— START —

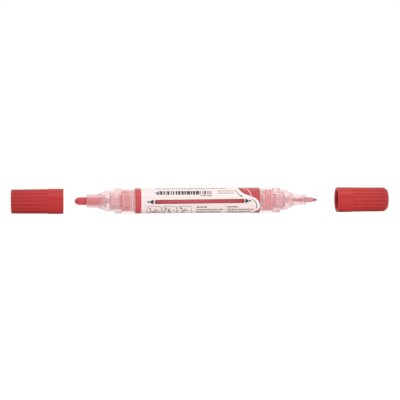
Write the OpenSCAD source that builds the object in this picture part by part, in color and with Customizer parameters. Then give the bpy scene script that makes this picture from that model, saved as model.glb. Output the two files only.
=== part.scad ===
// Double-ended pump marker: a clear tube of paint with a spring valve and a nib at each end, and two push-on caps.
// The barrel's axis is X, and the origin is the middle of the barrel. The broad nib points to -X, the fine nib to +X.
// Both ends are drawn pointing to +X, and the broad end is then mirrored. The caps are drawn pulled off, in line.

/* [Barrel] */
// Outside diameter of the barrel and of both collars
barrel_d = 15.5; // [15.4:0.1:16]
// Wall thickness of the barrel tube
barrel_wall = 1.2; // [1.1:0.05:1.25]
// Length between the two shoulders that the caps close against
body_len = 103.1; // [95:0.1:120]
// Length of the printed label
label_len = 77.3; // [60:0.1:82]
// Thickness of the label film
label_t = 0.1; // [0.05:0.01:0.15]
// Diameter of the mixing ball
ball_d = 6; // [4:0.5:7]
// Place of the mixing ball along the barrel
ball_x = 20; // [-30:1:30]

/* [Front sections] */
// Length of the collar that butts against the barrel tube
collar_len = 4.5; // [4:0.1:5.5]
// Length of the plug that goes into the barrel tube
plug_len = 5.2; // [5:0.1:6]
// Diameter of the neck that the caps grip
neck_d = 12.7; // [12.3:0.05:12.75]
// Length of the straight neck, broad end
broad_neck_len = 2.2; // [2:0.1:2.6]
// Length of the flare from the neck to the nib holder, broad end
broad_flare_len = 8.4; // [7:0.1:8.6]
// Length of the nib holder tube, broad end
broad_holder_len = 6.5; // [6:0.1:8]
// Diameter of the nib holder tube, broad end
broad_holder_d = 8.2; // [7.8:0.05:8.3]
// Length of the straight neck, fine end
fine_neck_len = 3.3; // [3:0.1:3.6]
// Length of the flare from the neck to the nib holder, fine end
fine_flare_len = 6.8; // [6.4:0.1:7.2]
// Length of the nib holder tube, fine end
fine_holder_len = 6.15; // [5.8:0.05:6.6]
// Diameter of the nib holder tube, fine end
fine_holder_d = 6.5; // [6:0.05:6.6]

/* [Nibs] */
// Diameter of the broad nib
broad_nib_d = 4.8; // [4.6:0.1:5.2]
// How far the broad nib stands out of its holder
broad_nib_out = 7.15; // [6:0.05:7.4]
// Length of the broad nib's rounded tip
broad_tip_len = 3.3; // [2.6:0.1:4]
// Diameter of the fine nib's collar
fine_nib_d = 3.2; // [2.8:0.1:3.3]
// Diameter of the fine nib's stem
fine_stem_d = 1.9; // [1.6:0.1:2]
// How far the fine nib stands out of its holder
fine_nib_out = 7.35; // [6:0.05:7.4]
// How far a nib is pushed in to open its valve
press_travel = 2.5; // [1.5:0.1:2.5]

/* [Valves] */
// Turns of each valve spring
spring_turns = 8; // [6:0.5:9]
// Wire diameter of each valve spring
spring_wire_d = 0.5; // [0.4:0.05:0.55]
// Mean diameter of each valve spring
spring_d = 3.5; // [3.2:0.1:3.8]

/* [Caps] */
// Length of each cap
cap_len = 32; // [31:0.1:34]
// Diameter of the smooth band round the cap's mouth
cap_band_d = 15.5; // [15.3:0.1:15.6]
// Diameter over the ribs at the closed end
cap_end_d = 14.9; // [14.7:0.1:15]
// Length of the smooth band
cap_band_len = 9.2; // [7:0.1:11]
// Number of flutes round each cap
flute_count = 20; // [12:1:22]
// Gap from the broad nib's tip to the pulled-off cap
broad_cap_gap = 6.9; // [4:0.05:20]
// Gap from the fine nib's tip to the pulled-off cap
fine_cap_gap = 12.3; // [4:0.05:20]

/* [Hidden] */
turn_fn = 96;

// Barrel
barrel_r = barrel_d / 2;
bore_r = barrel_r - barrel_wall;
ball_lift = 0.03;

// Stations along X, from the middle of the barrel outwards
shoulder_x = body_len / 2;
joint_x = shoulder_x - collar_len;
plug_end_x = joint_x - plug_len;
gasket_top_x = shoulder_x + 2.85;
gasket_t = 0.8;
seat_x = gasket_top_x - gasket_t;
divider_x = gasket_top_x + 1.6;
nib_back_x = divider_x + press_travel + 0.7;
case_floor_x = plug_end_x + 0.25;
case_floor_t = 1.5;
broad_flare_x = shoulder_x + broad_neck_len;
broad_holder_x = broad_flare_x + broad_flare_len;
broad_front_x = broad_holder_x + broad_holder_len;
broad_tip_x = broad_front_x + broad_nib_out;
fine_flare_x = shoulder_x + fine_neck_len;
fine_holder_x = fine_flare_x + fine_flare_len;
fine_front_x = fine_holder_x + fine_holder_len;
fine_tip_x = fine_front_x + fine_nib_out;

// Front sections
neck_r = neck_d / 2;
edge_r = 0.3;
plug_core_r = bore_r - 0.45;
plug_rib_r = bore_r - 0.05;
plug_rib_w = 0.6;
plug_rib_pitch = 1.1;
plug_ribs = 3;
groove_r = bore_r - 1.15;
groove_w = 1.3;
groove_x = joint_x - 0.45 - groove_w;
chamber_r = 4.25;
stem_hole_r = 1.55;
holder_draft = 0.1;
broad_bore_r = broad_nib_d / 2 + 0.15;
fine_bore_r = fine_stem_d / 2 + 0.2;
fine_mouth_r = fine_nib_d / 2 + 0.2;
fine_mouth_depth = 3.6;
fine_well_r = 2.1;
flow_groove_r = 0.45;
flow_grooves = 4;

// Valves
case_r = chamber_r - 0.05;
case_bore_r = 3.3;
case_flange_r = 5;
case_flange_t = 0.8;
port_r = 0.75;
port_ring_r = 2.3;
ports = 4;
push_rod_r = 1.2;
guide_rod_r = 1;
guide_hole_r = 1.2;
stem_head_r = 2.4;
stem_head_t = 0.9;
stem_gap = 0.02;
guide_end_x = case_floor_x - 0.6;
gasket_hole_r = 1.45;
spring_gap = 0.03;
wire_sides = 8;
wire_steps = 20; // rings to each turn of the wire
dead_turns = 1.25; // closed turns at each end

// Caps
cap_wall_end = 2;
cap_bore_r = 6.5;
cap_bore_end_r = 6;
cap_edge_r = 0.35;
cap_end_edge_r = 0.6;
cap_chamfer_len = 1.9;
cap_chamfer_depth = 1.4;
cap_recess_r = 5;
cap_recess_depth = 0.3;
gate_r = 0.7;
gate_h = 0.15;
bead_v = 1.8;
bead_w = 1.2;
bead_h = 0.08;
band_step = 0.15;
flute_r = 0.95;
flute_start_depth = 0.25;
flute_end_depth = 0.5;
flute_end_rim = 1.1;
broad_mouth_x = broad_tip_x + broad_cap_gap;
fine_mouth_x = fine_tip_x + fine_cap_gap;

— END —

● **Problem to solve**
Exactly as written, please reproduce the lines from the first line of the data to the line containing "ball_x = 20; // [-30:1:30]", inclusive, and nothing else.

● **Written answer**
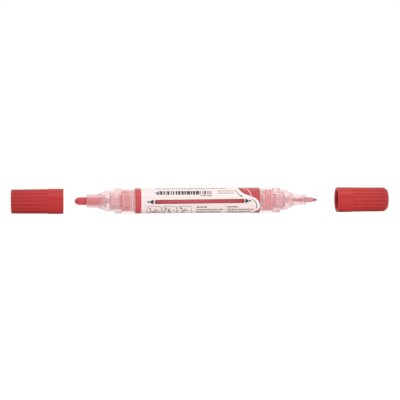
Write the OpenSCAD source that builds the object in this picture part by part, in color and with Customizer parameters. Then give the bpy scene script that makes this picture from that model, saved as model.glb. Output the two files only.
=== part.scad ===
// Double-ended pump marker: a clear tube of paint with a spring valve and a nib at each end, and two push-on caps.
// The barrel's axis is X, and the origin is the middle of the barrel. The broad nib points to -X, the fine nib to +X.
// Both ends are drawn pointing to +X, and the broad end is then mirrored. The caps are drawn pulled off, in line.

/* [Barrel] */
// Outside diameter of the barrel and of both collars
barrel_d = 15.5; // [15.4:0.1:16]
// Wall thickness of the barrel tube
barrel_wall = 1.2; // [1.1:0.05:1.25]
// Length between the two shoulders that the caps close against
body_len = 103.1; // [95:0.1:120]
// Length of the printed label
label_len = 77.3; // [60:0.1:82]
// Thickness of the label film
label_t = 0.1; // [0.05:0.01:0.15]
// Diameter of the mixing ball
ball_d = 6; // [4:0.5:7]
// Place of the mixing ball along the barrel
ball_x = 20; // [-30:1:30]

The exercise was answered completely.